• **Records for the exercise**
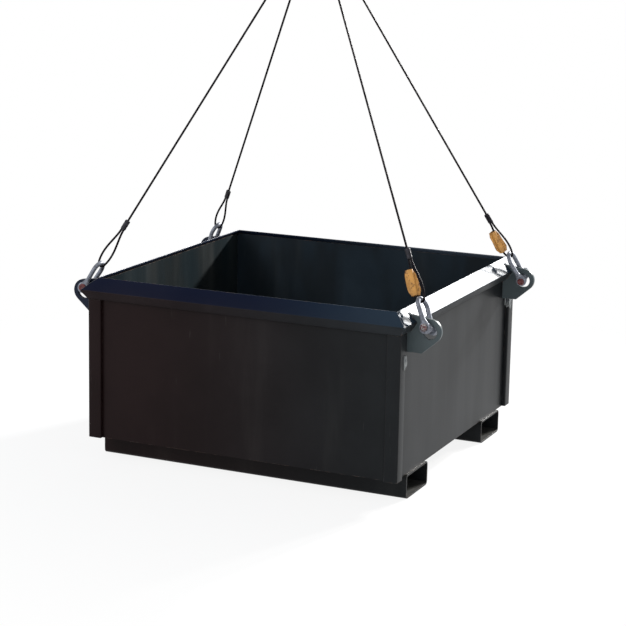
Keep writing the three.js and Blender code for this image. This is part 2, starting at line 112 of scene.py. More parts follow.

--

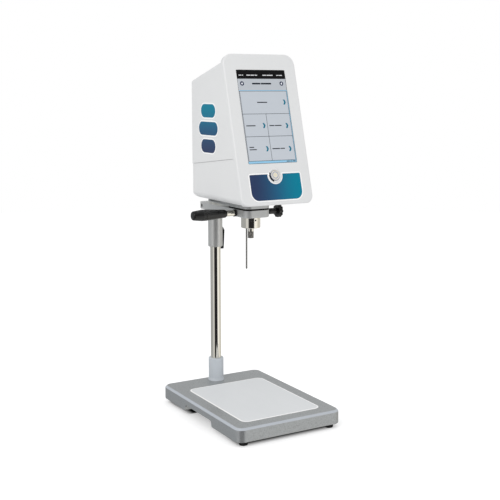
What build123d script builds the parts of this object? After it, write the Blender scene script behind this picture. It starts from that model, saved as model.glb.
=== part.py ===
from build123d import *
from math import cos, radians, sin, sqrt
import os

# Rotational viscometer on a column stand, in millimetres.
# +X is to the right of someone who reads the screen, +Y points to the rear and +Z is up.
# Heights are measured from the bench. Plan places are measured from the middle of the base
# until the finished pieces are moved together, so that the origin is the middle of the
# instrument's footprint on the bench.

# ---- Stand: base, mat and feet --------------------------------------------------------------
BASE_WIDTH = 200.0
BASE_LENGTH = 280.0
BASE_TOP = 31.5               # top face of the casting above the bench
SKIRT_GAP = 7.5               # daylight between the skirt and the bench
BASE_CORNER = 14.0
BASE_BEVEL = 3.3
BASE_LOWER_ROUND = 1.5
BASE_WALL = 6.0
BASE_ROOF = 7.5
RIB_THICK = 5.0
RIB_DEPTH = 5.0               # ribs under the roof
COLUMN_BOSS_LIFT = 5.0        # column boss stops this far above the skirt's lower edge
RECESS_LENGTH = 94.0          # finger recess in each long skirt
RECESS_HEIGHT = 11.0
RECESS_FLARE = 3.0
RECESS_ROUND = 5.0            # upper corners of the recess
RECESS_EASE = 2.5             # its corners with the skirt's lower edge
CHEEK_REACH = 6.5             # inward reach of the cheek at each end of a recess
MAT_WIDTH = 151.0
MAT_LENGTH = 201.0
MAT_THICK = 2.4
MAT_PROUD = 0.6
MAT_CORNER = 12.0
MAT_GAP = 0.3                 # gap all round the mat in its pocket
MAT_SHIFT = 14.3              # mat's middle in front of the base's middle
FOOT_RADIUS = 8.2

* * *

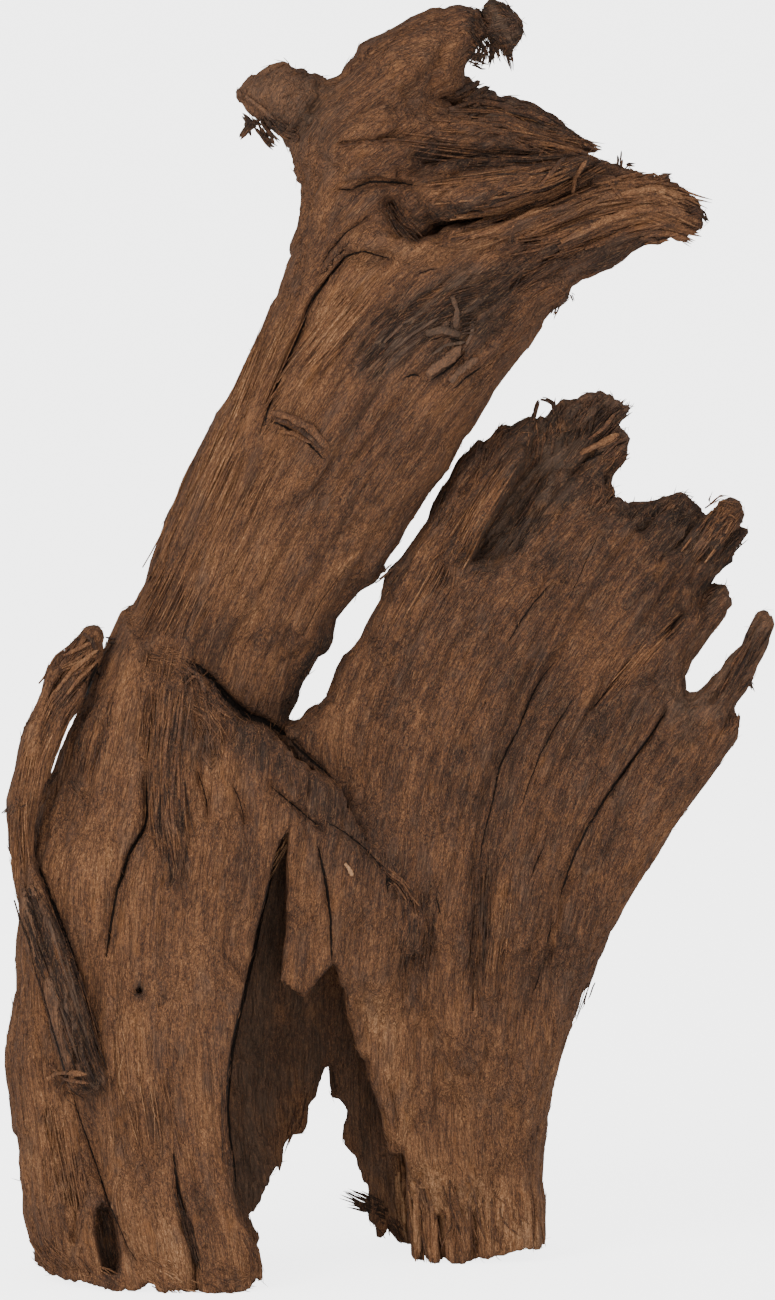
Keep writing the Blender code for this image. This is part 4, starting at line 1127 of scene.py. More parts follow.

• **Work to complete**
Extract the span of lines that starts with the line containing "What build123d script" and ends with the line containing "FOOT_RADIUS = 8.2". Keep it exact and add nothing.

• **Written solution**
What build123d script builds the parts of this object? After it, write the Blender scene script behind this picture. It starts from that model, saved as model.glb.
=== part.py ===
from build123d import *
from math import cos, radians, sin, sqrt
import os

# Rotational viscometer on a column stand, in millimetres.
# +X is to the right of someone who reads the screen, +Y points to the rear and +Z is up.
# Heights are measured from the bench. Plan places are measured from the middle of the base
# until the finished pieces are moved together, so that the origin is the middle of the
# instrument's footprint on the bench.

# ---- Stand: base, mat and feet --------------------------------------------------------------
BASE_WIDTH = 200.0
BASE_LENGTH = 280.0
BASE_TOP = 31.5               # top face of the casting above the bench
SKIRT_GAP = 7.5               # daylight between the skirt and the bench
BASE_CORNER = 14.0
BASE_BEVEL = 3.3
BASE_LOWER_ROUND = 1.5
BASE_WALL = 6.0
BASE_ROOF = 7.5
RIB_THICK = 5.0
RIB_DEPTH = 5.0               # ribs under the roof
COLUMN_BOSS_LIFT = 5.0        # column boss stops this far above the skirt's lower edge
RECESS_LENGTH = 94.0          # finger recess in each long skirt
RECESS_HEIGHT = 11.0
RECESS_FLARE = 3.0
RECESS_ROUND = 5.0            # upper corners of the recess
RECESS_EASE = 2.5             # its corners with the skirt's lower edge
CHEEK_REACH = 6.5             # inward reach of the cheek at each end of a recess
MAT_WIDTH = 151.0
MAT_LENGTH = 201.0
MAT_THICK = 2.4
MAT_PROUD = 0.6
MAT_CORNER = 12.0
MAT_GAP = 0.3                 # gap all round the mat in its pocket
MAT_SHIFT = 14.3              # mat's middle in front of the base's middle
FOOT_RADIUS = 8.2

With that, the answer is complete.